Reproduce the material that follows, please, but only from its first line to the line containing "# ---- one file", inclusive.

--------------------------------

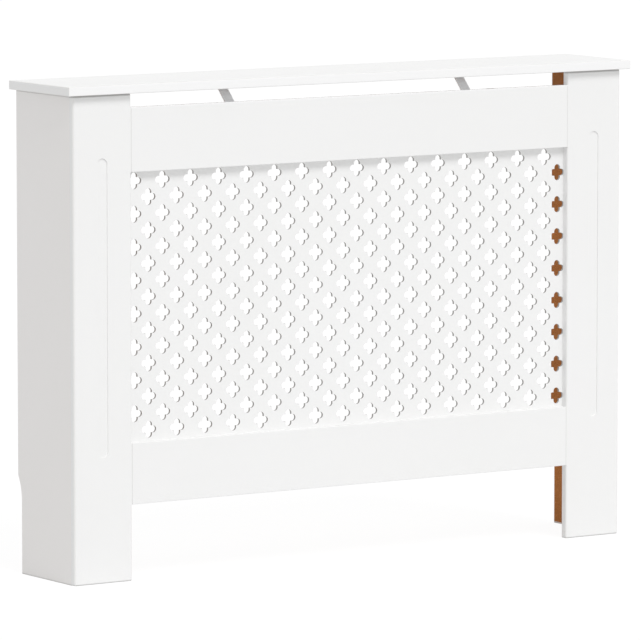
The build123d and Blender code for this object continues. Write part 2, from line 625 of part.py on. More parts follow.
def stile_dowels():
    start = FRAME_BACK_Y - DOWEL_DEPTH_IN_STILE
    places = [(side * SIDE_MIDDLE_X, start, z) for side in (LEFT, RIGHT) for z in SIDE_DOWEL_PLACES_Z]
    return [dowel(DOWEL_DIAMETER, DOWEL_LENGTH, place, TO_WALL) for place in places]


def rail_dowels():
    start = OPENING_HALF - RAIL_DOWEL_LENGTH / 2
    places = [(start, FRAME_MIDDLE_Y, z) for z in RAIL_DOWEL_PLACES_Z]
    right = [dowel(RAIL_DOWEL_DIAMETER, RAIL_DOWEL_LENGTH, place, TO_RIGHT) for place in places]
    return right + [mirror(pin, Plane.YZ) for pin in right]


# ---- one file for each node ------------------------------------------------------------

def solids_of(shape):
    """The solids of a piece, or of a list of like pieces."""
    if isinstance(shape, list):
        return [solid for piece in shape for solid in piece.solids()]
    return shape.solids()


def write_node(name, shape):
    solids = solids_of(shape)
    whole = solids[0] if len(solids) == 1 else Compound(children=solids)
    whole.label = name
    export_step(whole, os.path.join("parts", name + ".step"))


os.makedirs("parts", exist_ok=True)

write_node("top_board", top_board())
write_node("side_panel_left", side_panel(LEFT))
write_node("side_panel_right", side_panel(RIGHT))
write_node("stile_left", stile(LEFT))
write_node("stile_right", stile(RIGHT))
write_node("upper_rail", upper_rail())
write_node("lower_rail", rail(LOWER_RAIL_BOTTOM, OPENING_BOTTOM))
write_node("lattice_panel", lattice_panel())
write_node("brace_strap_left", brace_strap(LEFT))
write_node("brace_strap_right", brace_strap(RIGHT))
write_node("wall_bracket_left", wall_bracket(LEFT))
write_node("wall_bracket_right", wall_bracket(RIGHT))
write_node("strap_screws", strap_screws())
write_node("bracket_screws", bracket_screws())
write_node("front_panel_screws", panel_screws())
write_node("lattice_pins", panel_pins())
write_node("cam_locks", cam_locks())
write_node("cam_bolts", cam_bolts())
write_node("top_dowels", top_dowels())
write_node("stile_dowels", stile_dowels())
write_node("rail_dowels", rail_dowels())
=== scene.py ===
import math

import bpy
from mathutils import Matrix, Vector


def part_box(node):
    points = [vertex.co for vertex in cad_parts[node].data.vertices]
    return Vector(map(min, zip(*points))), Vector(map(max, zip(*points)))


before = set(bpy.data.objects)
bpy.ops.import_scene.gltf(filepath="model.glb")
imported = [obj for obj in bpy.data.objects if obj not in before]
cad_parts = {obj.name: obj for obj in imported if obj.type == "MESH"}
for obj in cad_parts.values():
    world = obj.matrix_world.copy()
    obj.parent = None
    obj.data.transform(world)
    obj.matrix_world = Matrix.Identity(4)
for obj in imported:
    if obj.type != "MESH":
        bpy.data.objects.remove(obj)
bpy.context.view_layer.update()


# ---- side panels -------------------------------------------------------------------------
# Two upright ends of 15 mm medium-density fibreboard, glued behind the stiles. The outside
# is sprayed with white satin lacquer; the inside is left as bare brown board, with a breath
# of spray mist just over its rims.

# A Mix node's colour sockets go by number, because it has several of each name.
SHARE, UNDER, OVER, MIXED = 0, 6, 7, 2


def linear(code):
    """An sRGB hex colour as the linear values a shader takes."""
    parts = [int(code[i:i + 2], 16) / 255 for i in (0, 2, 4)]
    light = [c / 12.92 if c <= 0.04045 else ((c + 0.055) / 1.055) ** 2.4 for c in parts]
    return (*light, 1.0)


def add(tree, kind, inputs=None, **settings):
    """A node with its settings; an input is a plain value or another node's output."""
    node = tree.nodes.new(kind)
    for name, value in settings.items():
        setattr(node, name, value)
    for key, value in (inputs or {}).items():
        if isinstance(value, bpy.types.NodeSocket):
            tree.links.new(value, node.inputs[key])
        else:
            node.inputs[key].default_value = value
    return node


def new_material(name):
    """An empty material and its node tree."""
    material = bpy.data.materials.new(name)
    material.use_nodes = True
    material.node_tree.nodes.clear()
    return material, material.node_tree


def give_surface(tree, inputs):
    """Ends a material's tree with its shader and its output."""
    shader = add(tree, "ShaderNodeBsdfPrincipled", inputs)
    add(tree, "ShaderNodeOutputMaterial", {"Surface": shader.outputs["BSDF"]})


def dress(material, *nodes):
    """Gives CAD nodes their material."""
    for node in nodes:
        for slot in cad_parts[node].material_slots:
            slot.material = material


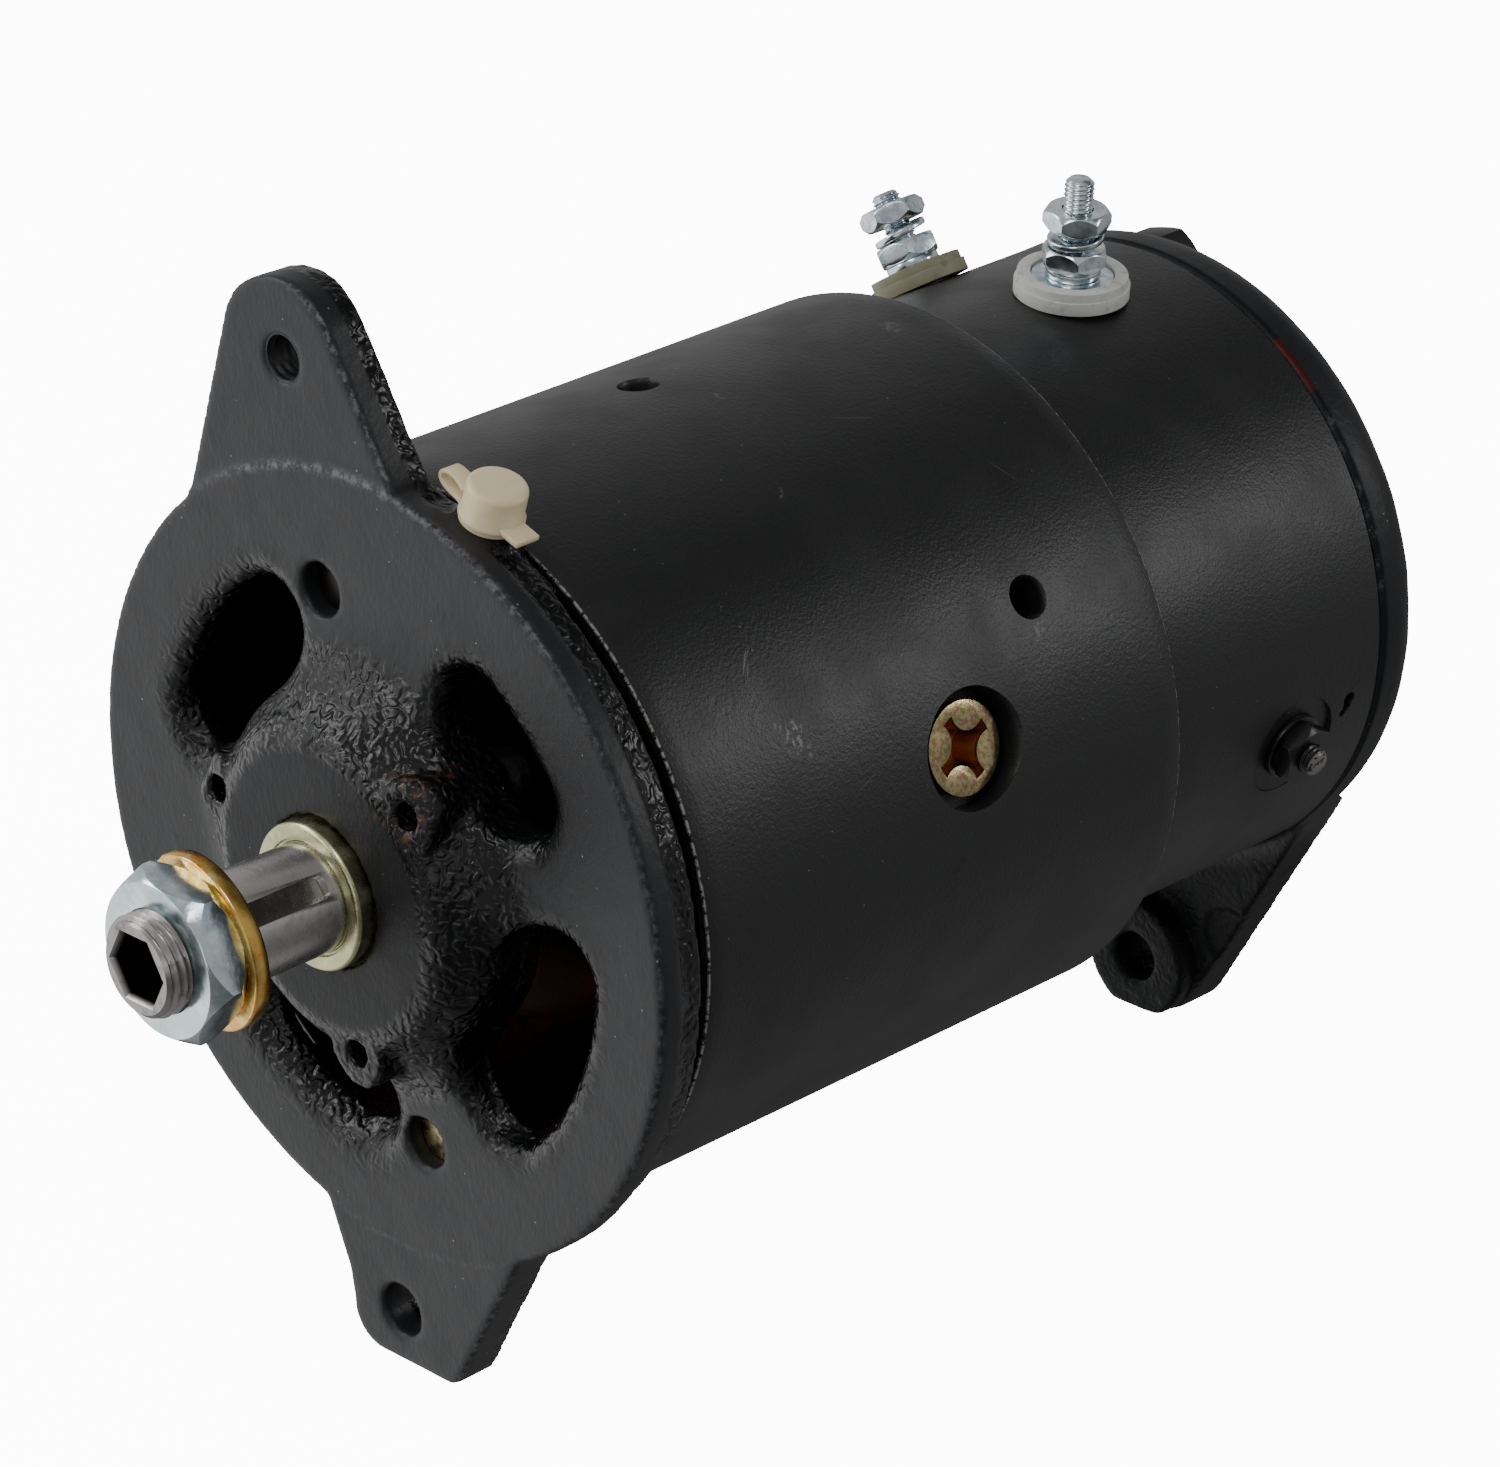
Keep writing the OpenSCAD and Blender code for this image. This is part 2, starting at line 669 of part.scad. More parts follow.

--------------------------------

**Finished exercise**
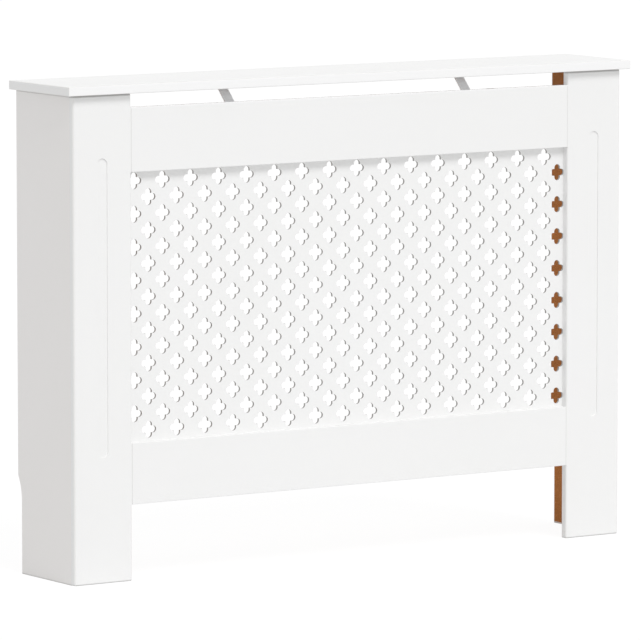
The build123d and Blender code for this object continues. Write part 2, from line 625 of part.py on. More parts follow.
def stile_dowels():
    start = FRAME_BACK_Y - DOWEL_DEPTH_IN_STILE
    places = [(side * SIDE_MIDDLE_X, start, z) for side in (LEFT, RIGHT) for z in SIDE_DOWEL_PLACES_Z]
    return [dowel(DOWEL_DIAMETER, DOWEL_LENGTH, place, TO_WALL) for place in places]


def rail_dowels():
    start = OPENING_HALF - RAIL_DOWEL_LENGTH / 2
    places = [(start, FRAME_MIDDLE_Y, z) for z in RAIL_DOWEL_PLACES_Z]
    right = [dowel(RAIL_DOWEL_DIAMETER, RAIL_DOWEL_LENGTH, place, TO_RIGHT) for place in places]
    return right + [mirror(pin, Plane.YZ) for pin in right]


# ---- one file for each node ------------------------------------------------------------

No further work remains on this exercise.